## [What is needed]
Write out the whole listing word for word.

#####

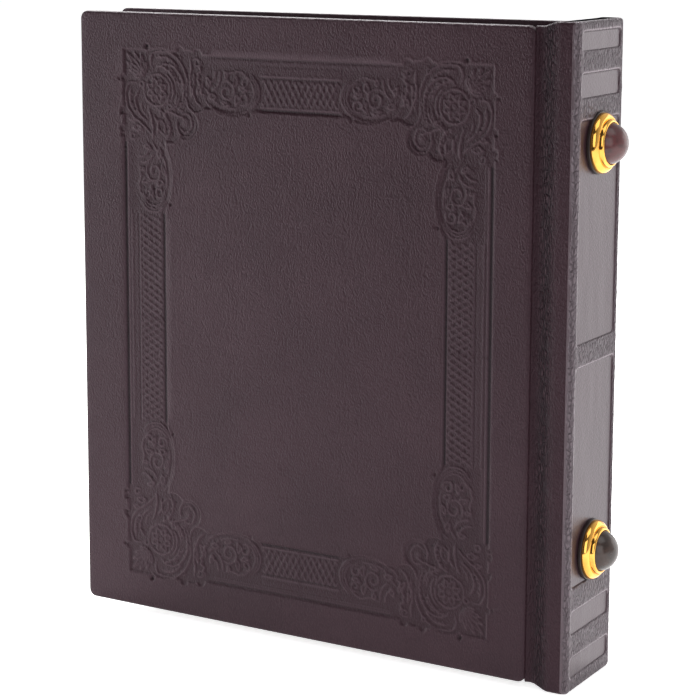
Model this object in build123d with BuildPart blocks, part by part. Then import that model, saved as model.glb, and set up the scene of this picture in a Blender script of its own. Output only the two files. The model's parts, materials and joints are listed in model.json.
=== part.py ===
"""Leather-bound stamp album: two hinged covers, a U-shaped spine, a four-ring mechanism and stock leaves.

Row frame: +Z up, the spine at +X with its face looking along +X, the front cover at -Y, the back cover at +Y.
Origin: middle of the bounding box in X (within 1 mm) and Y, at the height of the spine's foot.
"""
import math
import os

from build123d import *

os.makedirs("parts", exist_ok=True)

# Spine: a stiff U of board, covered in one piece of leather
spine_height = 272.0
mid_height = spine_height / 2
spine_face_x = 115.0
spine_half_width = 22.5
shoulder_edge_x = 107.0
spine_corner_radius = 2.4
leather = 0.9
spine_leather_thickness = 1.5
edge_leather = 0.6
board = 2.2
spine_board_thickness = 2.4
lining = 0.5
spine_board_outer_x = spine_face_x - spine_leather_thickness
spine_board_inner_x = spine_board_outer_x - spine_board_thickness
spine_inner_x = spine_board_inner_x - lining
shoulder_board_outer_y = spine_half_width - leather
shoulder_board_inner_y = shoulder_board_outer_y - board
shoulder_inner_y = shoulder_board_inner_y - lining
cap = 1.2

# Pressed panels of the spine, between five raised bands, as heights of their lower and upper edges
panel_half_width = 19.3
panel_depth = 0.7
panel_corner = 2.4
panels = [(5.6, 14.7), (23.8, 34.2), (43.4, 134.7), (143.4, 233.6), (241.5, 252.0), (260.0, 268.4)]

# Covers: boards wrapped in leather, leaning in by a small angle towards the fore-edge
cover_height = 268.0
cover_width = 224.0
cover_edge_x = 96.0
turn_in = 0.5
turn_in_width = 16.0
endpaper = 0.3
endpaper_margin = 4.0
cover_corner_radius = 3.5
cover_outer_rim = 1.2
cover_inner_rim = 0.5
front_lean = 1.7
back_lean = 1.0

# Cover hinge, in the groove between the cover and the shoulder
hinge_x = 101.5
hinge_strip_half_width = 4.8
hinge_strip_outer_y = 21.6
hinge_strip_thickness = 0.8
hinge_strip_height = 268.0
inner_hinge_half_width = 4.4
inner_hinge_outer_y = 20.7
inner_hinge_thickness = 0.6
inner_hinge_height = 260.0

# Ring mechanism
blade_x = 107.2
ring_radius = 13.0
wire_radius = 1.3
ring_centre_stand = 12.0
ring_centre_x = blade_x - ring_centre_stand
ring_heights = [mid_height + step for step in (-77.5, -32.5, 32.5, 77.5)]
ring_tip_gap = 0.3
ring_foot_turn = 48.0
ring_foot_bend = 1.5
blade_outer_y = 9.6
blade_inner_y = 0.3
blade_thickness = 1.0
blade_length = 197.0
blade_notch_radius = 3.7
rivet_y = (ring_radius * math.cos(math.radians(ring_foot_turn))
           - ring_foot_bend * (1 - math.cos(math.radians(ring_foot_turn))))
rivet_radius = 0.9
rivet_head_radius = 1.6
rivet_head_height = 0.6
plate_length = 208.0
plate_half_width = 11.0
plate_thickness = 0.9
plate_side_x = 105.9
plate_crown_x = 103.0
window_inner_y = 5.9
window_floor_x = 106.6
window_half_height = 2.2

# Levers at the ends of the mechanism
lever_pivot_x = 106.9
lever_pivot_offset = 101.5
lever_hub_radius = 1.9
lever_half_width = 3.5
toe_half_width = 1.4
pin_radius = 0.8
pin_clearance = 0.05
pin_recess = 0.2
pin_half_length = plate_half_width - pin_recess
lever_arm_outline = [(1.0, -1.2), (1.0, 6.8), (-8.9, 10.0), (-9.4, 8.6), (-0.9, 5.4), (-1.0, -1.2)]
lever_toe_outline = [(1.2, 0.0), (2.2, 0.0), (2.2, -4.2), (1.2, -4.2)]

# Two decorative bolts that hold the mechanism to the spine
bolt_heights = {"upper": 223.3, "lower": 56.2}
bolt_seat_x = spine_face_x - panel_depth
washer_radius = 12.6
washer_thickness = 1.4
flange_radius = 12.3
flange_edge = 0.7
flange_shoulder = (2.3, 11.7)
flange_top = (3.1, 10.5)
groove_floor = (2.6, 10.1)
bezel_radius = 9.8
bezel_lip_start = (3.7, 9.6)
bezel_lip_middle = (4.5, 9.2)
bezel_height = 4.7
cup_radius = 8.5
cup_floor = 1.5
stone_radius = 8.4
stone_girdle = 4.1
stone_height = 10.75
stem_radius = 2.0
stem_head_radius = 4.5
stem_head_height = 1.2
spacer_radius = 3.0
spacer_gap = 0.3
nut_radius = 4.0
nut_height = 2.2
stem_end_stand = 0.6

# Stock leaves
leaf_offsets = [1.0, 2.5, 4.0, 5.5]
leaf_width = 202.0
leaf_height = 250.0
leaf_thickness = 0.5
leaf_corner = 2.0
binding_margin = 8.5
slot_length = 7.9
slot_height = 6.2
slot_shift = 1.7
strip_rows = 6
strip_pitch = 40.0
strip_height = 37.0
strip_width = 182.0
strip_thickness = 0.2
strip_inset = 17.0

FRONT = -1
BACK = 1
SIDE_NAMES = {FRONT: "front", BACK: "back"}
LEANS = {FRONT: front_lean, BACK: back_lean}


def save(builder, name):
    """Label a finished piece and write it to its own file."""
    builder.part.label = name
    export_step(builder.part, f"parts/{name}.step")


def cover_plane(side, depth=0.0):
    """Plane of a cover's outer face: x runs from the hinge to the fore-edge, z points out of the album."""
    lean = math.radians(LEANS[side])
    along = (-math.cos(lean), -side * math.sin(lean), 0)
    outward = (-math.sin(lean), side * math.cos(lean), 0)
    start = (cover_edge_x, side * spine_half_width, mid_height)
    return Plane(origin=start, x_dir=along, z_dir=outward).offset(-depth)


def flat_box(x_from, x_to, y_from, y_to):
    """A rectangle given by its limits, in the sketch that is open."""
    with Locations(((x_from + x_to) / 2, (y_from + y_to) / 2)):
        Rectangle(abs(x_to - x_from), abs(y_to - y_from))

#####

## [Response to the exercise]
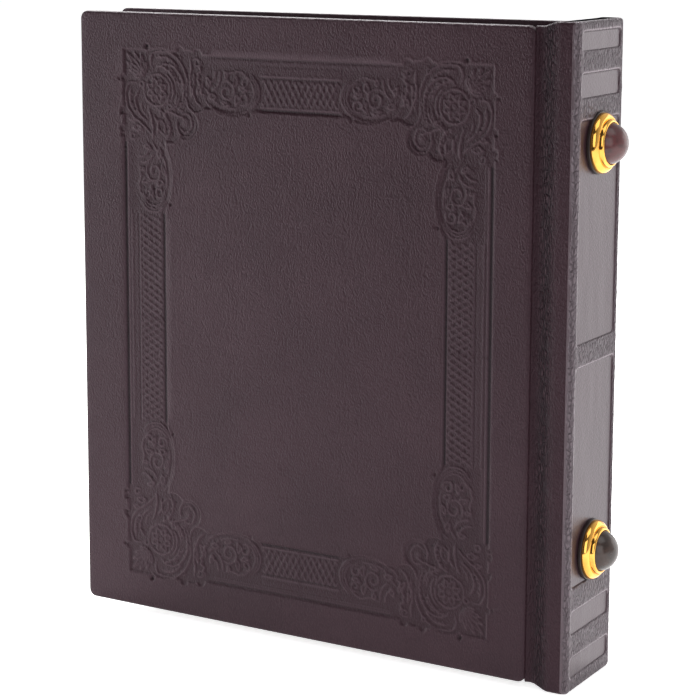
Model this object in build123d with BuildPart blocks, part by part. Then import that model, saved as model.glb, and set up the scene of this picture in a Blender script of its own. Output only the two files. The model's parts, materials and joints are listed in model.json.
=== part.py ===
"""Leather-bound stamp album: two hinged covers, a U-shaped spine, a four-ring mechanism and stock leaves.

Row frame: +Z up, the spine at +X with its face looking along +X, the front cover at -Y, the back cover at +Y.
Origin: middle of the bounding box in X (within 1 mm) and Y, at the height of the spine's foot.
"""
import math
import os

from build123d import *

os.makedirs("parts", exist_ok=True)

# Spine: a stiff U of board, covered in one piece of leather
spine_height = 272.0
mid_height = spine_height / 2
spine_face_x = 115.0
spine_half_width = 22.5
shoulder_edge_x = 107.0
spine_corner_radius = 2.4
leather = 0.9
spine_leather_thickness = 1.5
edge_leather = 0.6
board = 2.2
spine_board_thickness = 2.4
lining = 0.5
spine_board_outer_x = spine_face_x - spine_leather_thickness
spine_board_inner_x = spine_board_outer_x - spine_board_thickness
spine_inner_x = spine_board_inner_x - lining
shoulder_board_outer_y = spine_half_width - leather
shoulder_board_inner_y = shoulder_board_outer_y - board
shoulder_inner_y = shoulder_board_inner_y - lining
cap = 1.2

# Pressed panels of the spine, between five raised bands, as heights of their lower and upper edges
panel_half_width = 19.3
panel_depth = 0.7
panel_corner = 2.4
panels = [(5.6, 14.7), (23.8, 34.2), (43.4, 134.7), (143.4, 233.6), (241.5, 252.0), (260.0, 268.4)]

# Covers: boards wrapped in leather, leaning in by a small angle towards the fore-edge
cover_height = 268.0
cover_width = 224.0
cover_edge_x = 96.0
turn_in = 0.5
turn_in_width = 16.0
endpaper = 0.3
endpaper_margin = 4.0
cover_corner_radius = 3.5
cover_outer_rim = 1.2
cover_inner_rim = 0.5
front_lean = 1.7
back_lean = 1.0

# Cover hinge, in the groove between the cover and the shoulder
hinge_x = 101.5
hinge_strip_half_width = 4.8
hinge_strip_outer_y = 21.6
hinge_strip_thickness = 0.8
hinge_strip_height = 268.0
inner_hinge_half_width = 4.4
inner_hinge_outer_y = 20.7
inner_hinge_thickness = 0.6
inner_hinge_height = 260.0

# Ring mechanism
blade_x = 107.2
ring_radius = 13.0
wire_radius = 1.3
ring_centre_stand = 12.0
ring_centre_x = blade_x - ring_centre_stand
ring_heights = [mid_height + step for step in (-77.5, -32.5, 32.5, 77.5)]
ring_tip_gap = 0.3
ring_foot_turn = 48.0
ring_foot_bend = 1.5
blade_outer_y = 9.6
blade_inner_y = 0.3
blade_thickness = 1.0
blade_length = 197.0
blade_notch_radius = 3.7
rivet_y = (ring_radius * math.cos(math.radians(ring_foot_turn))
           - ring_foot_bend * (1 - math.cos(math.radians(ring_foot_turn))))
rivet_radius = 0.9
rivet_head_radius = 1.6
rivet_head_height = 0.6
plate_length = 208.0
plate_half_width = 11.0
plate_thickness = 0.9
plate_side_x = 105.9
plate_crown_x = 103.0
window_inner_y = 5.9
window_floor_x = 106.6
window_half_height = 2.2

# Levers at the ends of the mechanism
lever_pivot_x = 106.9
lever_pivot_offset = 101.5
lever_hub_radius = 1.9
lever_half_width = 3.5
toe_half_width = 1.4
pin_radius = 0.8
pin_clearance = 0.05
pin_recess = 0.2
pin_half_length = plate_half_width - pin_recess
lever_arm_outline = [(1.0, -1.2), (1.0, 6.8), (-8.9, 10.0), (-9.4, 8.6), (-0.9, 5.4), (-1.0, -1.2)]
lever_toe_outline = [(1.2, 0.0), (2.2, 0.0), (2.2, -4.2), (1.2, -4.2)]

# Two decorative bolts that hold the mechanism to the spine
bolt_heights = {"upper": 223.3, "lower": 56.2}
bolt_seat_x = spine_face_x - panel_depth
washer_radius = 12.6
washer_thickness = 1.4
flange_radius = 12.3
flange_edge = 0.7
flange_shoulder = (2.3, 11.7)
flange_top = (3.1, 10.5)
groove_floor = (2.6, 10.1)
bezel_radius = 9.8
bezel_lip_start = (3.7, 9.6)
bezel_lip_middle = (4.5, 9.2)
bezel_height = 4.7
cup_radius = 8.5
cup_floor = 1.5
stone_radius = 8.4
stone_girdle = 4.1
stone_height = 10.75
stem_radius = 2.0
stem_head_radius = 4.5
stem_head_height = 1.2
spacer_radius = 3.0
spacer_gap = 0.3
nut_radius = 4.0
nut_height = 2.2
stem_end_stand = 0.6

# Stock leaves
leaf_offsets = [1.0, 2.5, 4.0, 5.5]
leaf_width = 202.0
leaf_height = 250.0
leaf_thickness = 0.5
leaf_corner = 2.0
binding_margin = 8.5
slot_length = 7.9
slot_height = 6.2
slot_shift = 1.7
strip_rows = 6
strip_pitch = 40.0
strip_height = 37.0
strip_width = 182.0
strip_thickness = 0.2
strip_inset = 17.0

FRONT = -1
BACK = 1
SIDE_NAMES = {FRONT: "front", BACK: "back"}
LEANS = {FRONT: front_lean, BACK: back_lean}


def save(builder, name):
    """Label a finished piece and write it to its own file."""
    builder.part.label = name
    export_step(builder.part, f"parts/{name}.step")


def cover_plane(side, depth=0.0):
    """Plane of a cover's outer face: x runs from the hinge to the fore-edge, z points out of the album."""
    lean = math.radians(LEANS[side])
    along = (-math.cos(lean), -side * math.sin(lean), 0)
    outward = (-math.sin(lean), side * math.cos(lean), 0)
    start = (cover_edge_x, side * spine_half_width, mid_height)
    return Plane(origin=start, x_dir=along, z_dir=outward).offset(-depth)


def flat_box(x_from, x_to, y_from, y_to):
    """A rectangle given by its limits, in the sketch that is open."""
    with Locations(((x_from + x_to) / 2, (y_from + y_to) / 2)):
        Rectangle(abs(x_to - x_from), abs(y_to - y_from))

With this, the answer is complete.